If we look at the file details, we can see that the Restoration status is Completed. You can also see the Restoration expiry date, which is when the temporarily restored data will be automatically deleted. The original data is still in Glacier Deep Archive, though; only the temporarily restored copies are deleted automatically.
Optional – Restore All Indices Permanently
If for some reason you need more than 10 days to import your temporarily restored data from standard S3 storage to Stellar Cyber or you simply want to move your data from Glacier Deep Archive to regular S3 storage permanently, you can run the archive-cli.py script with the following syntax:
> python3 archive-cli.py aws --bucket '<storagebucket>' sync --included-prefix 'stellar_data_backup//indices/'
Returning Data to Glacier Deep Archive After a Sync
If you restored data to S3 storage permanently using the archive-cli.py script with the sync argument, you can return it to Glacier Deep Archive permanently using the following procedure:
Note that you do not need to perform this procedure if you just restored data temporarily using archive-cli.py with the restore argument. The temporarily restored data automatically expires after 10 days, leaving the permanent copy still in Glacier Deep Archive.

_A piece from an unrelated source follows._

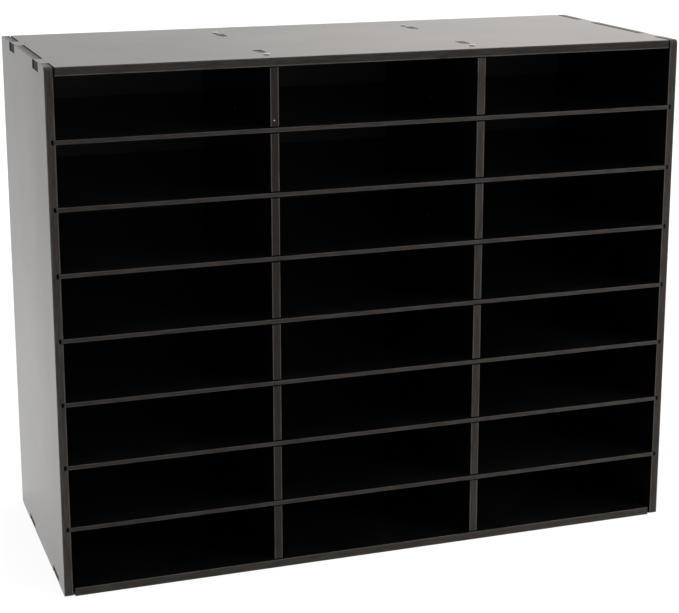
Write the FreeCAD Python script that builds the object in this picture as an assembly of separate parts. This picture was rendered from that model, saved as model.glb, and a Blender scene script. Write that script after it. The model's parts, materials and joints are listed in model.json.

Once you have finished your analysis of data restored from Glacier Deep Archive, you can use the steps below to delete the data from within Stellar Cyber and return it to Glacier Deep Archive in AWS. Choose the procedure that corresponds to your restore type (specific indices or a full restore):
Tagging Specific Indices as Archive
If you restored specific indices from Glacier Deep Archive to permanent storage in S3, you can use the following procedure to retag them as archive so that they are returned to Glacier Deep Archive by lifecycle management:
-
Run the archive-cli.py script to retrieve the internal index IDs of the data to be returned to Glacier Deep Archive, substituting your S3 bucket name and the external index names from the user interface:
> python archive-cli.py aws --bucket <storagebucket> get-prefix "<external_index_name>"
-
Run the archive-cli.py script to retag the indices with the archive tag:
Syntax for a single index:
> python archive-cli.py aws --bucket <storagebucket> tag --included-prefix 'stellar_data_backup//indices/<internal_index_id>' --src-tier hot --dst-tier archive
Syntax using a shell script for multiple indices:
for i in <internal_index1> <internal_index2>; do
python archive-cli.py aws --bucket <storagebucket> tag --included-prefix 'stellar_data_backup//indices/$i/' --src-tier hot --dst-tier archive
done
Tagging All Data in a Specific Bucket as Archive
If you restored all data from Glacier Deep Archive to permanent storage in S3, you can use archive-cli.py with the following syntax to retag it as archive so that it is returned to Glacier Deep Archive by lifecycle management::
python archive-cli.py aws --bucket <storagebucket> tag --included-prefix 'stellar_data_backup//indices/' --src-tier hot --dst-tier archive
Deleting Imports from Stellar Cyber
Once you have completed your analysis in Stellar Cyber, you can remove the imports:
-
Navigate to the System | Data Processor | Data Management | Cold Storage Imports tab in Stellar Cyber and delete the imports.